GIVEN INSTRUCTION>
Output exactly the lines that run from the line containing "What build123d script" through the line containing "tongue_end_gap = 0.3", with both ends included.

DATA TO USE>
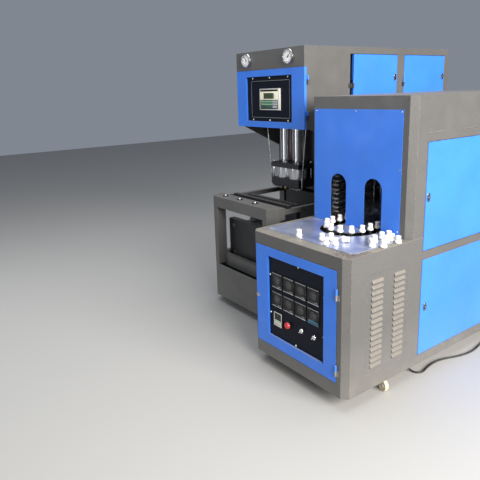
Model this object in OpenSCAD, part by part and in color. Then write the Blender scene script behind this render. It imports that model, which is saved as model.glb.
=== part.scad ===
// Two-unit blow moulding machine: a preform heater and the blowing and clamping unit beside it.
// Millimetres, Z up, fronts face -Y, origin on the floor below the middle of both units.

/* [Layout] */
// Clear gap between the two units
unit_gap = 217; // [180:1:400]
// How far the blowing unit stands behind the heater's front
blower_setback = 326; // [260:1:420]

/* [Heater casing] */
// Width of the heater
heater_w = 760; // [740:1:820]
// Length of the heater
heater_d = 1850; // [1820:1:1960]
// Height of the heater's underside above the floor
heater_base_z = 80; // [78:1:90]
// Height of the loading table
table_z = 846; // [820:1:880]
// Depth of the loading table in front of the oven
table_d = 477; // [460:1:500]
// Height of the oven's roof
oven_z = 1605; // [1560:1:1700]
// Cut of the 45 degree corner posts
corner_cut = 33; // [24:1:38]
// Sheet thickness of the casings
sheet = 2; // [1.5:0.1:3]
// Gap around each door
door_gap = 3; // [2:0.5:5]
// Depth of each folded door pan
door_fold = 20; // [16:1:26]

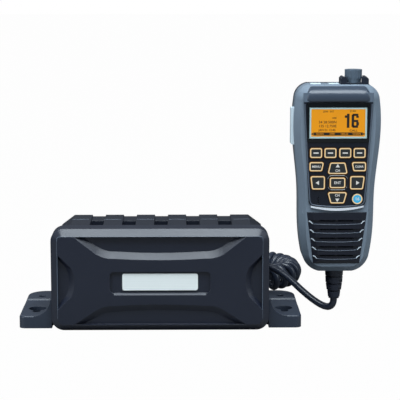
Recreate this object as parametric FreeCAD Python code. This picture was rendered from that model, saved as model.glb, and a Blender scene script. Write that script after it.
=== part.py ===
import FreeCAD, Part
import math
import os
from FreeCAD import Vector

os.makedirs("parts", exist_ok=True)

# Marine radio: a box with a finned case and two mounting ears, a handset in the air beside it,
# and a curly cord between them. Sizes in mm, X to the right, Y to the back, Z up from the table.
# X = 0 is the middle of the box, Y = 0 the middle of its four mounting holes.

# Front panel
panel_width = 172.0
panel_height = 81.6
panel_depth = 22.0
panel_front = -60.0
panel_corner = 10.0
panel_chamfer = 5.5
panel_wall = 6.0
panel_side = 5.5
face_rim = 5.2
field_depth = 3.6
field_slope = 5.2
field_middle = 39.7
field_waist = 17.8
field_corner = 18.0
field_edge_gap = 0.4
side_field_width = 13.8
side_field_slope = 4.4
side_field_spread = 22.8
side_field_taper = 3.2
recess_width = 79.0
recess_height = 17.0
recess_depth = 2.0
recess_middle = 39.5
recess_lip = 1.6
name_plate_width = 59.4
name_plate_height = 13.4
name_plate_thickness = 0.9

# Finned case and rear cover
case_inset = 1.5
case_depth = 63.5
case_top = 74.8
case_wall = 4.5
top_chamfer = 10.8
top_chamfer_drop = 8.1
ridge_count = 6
ridge_width = 15.2
valley_depth = 8.0
cover_depth = 22.5
cover_valley = 1.3
cover_wall = 3.5
boss_size = 9.0
gasket_width = 2.0
gasket_thickness = 1.5

# Base with its two mounting ears
base_thickness = 3.0
overall_width = 225.0
ear_front = -48.3
ear_back = 43.0
ear_height = 10.0
ear_front_corner = 5.0
ear_rear_corner = 15.0
ear_rim = 1.4
ear_dip = 1.4
ear_dip_length = 24.0
gusset_radius = 13.0
gusset_thickness = 5.5
hole_spacing = 200.0
hole_rear_y = 22.0
hole_rear_radius = 3.0
keyhole_y = -22.0
keyhole_radius = 7.0
keyhole_slot = 6.0
keyhole_reach = 13.0

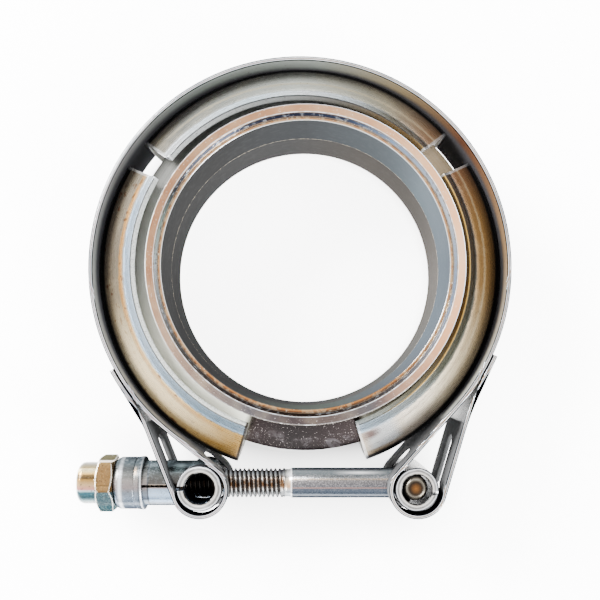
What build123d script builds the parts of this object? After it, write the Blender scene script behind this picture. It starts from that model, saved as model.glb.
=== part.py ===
from build123d import *
import math
import os

# A V-band clamp with its pair of flanges, lying flat with the ring axis upright.
# A slotted strap carries three V-shaped retainers and pulls them round the two
# flanges with a T-bolt, a rolled trunnion, a cap and a lock nut.
# Millimetres, +Z up.
# The origin is on the axis of the flanges' bore, in the plane where they meet.
# +X runs along the T-bolt towards its T-head, and +Y away from the bolt.

# Flanges
bore_d = 90.0
hub_wall = 5.0
rim_run = 9.8
flange_len = 20.5
rim_half = 3.6
cone_angle = 42.0
hub_fillet = 2.5
rim_break = 0.5
face_break = 0.3
weld_land = 2.6
weld_prep_run = 1.2
weld_prep_depth = 1.4
ledge_break = 0.3
joint_break = 0.25
tongue_inset = 2.0
tongue_t = 5.0
tongue_height = 1.6
tongue_side_gap = 0.1
tongue_end_gap = 0.3

# The open clamp is loose round the flanges, so its ring is off their axis.
# It rests on its lower lips, beside the lower flange.
ring_x = -1.7
ring_y = 0.0
clamp_drop = 1.3

# Strap
strap_t = 1.4
strap_width = 25.0
loop_inner_r = 7.9
fold_gap = 0.1
fold_weld_inset = 2.8
trunnion_fold_end = 61.6
trunnion_fold_lift = 58.5
trunnion_fold_run = 16.4
trunnion_fold_bend_r = 12.0
head_fold_end = 65.9
head_fold_lift = 65.2
head_fold_run = 14.0
head_fold_bend_r = 80.0
trunnion_slot_run = 6.6
trunnion_keyhole_run = 11.4
trunnion_window_run = 21.2
trunnion_window_half = 4.2
head_slot_run = 8.5
head_keyhole_run = 3.2
head_window_run = 20.0
head_window_half = 3.3
slot_corner_r = 3.0
slot_barrel_gap = 0.3
slot_shank_gap = 0.6

# Retainers, as angles from +X round the ring, and their section
retainer_spans = {
    "retainer_top": (42.9, 140.6),
    "retainer_left": (148.6, 251.9),
    "retainer_right": (-70.5, 32.6),
}
retainer_t = 1.8
rim_clearance = 5.38
corner_rise = 1.2
mouth_clearance = 3.6
lip_run = 2.4
lip_height = 4.5
web_bend_r = 4.0
knee_bend_r = 4.0
seat_gap = 0.02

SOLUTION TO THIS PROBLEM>
What build123d script builds the parts of this object? After it, write the Blender scene script behind this picture. It starts from that model, saved as model.glb.
=== part.py ===
from build123d import *
import math
import os

# A V-band clamp with its pair of flanges, lying flat with the ring axis upright.
# A slotted strap carries three V-shaped retainers and pulls them round the two
# flanges with a T-bolt, a rolled trunnion, a cap and a lock nut.
# Millimetres, +Z up.
# The origin is on the axis of the flanges' bore, in the plane where they meet.
# +X runs along the T-bolt towards its T-head, and +Y away from the bolt.

# Flanges
bore_d = 90.0
hub_wall = 5.0
rim_run = 9.8
flange_len = 20.5
rim_half = 3.6
cone_angle = 42.0
hub_fillet = 2.5
rim_break = 0.5
face_break = 0.3
weld_land = 2.6
weld_prep_run = 1.2
weld_prep_depth = 1.4
ledge_break = 0.3
joint_break = 0.25
tongue_inset = 2.0
tongue_t = 5.0
tongue_height = 1.6
tongue_side_gap = 0.1
tongue_end_gap = 0.3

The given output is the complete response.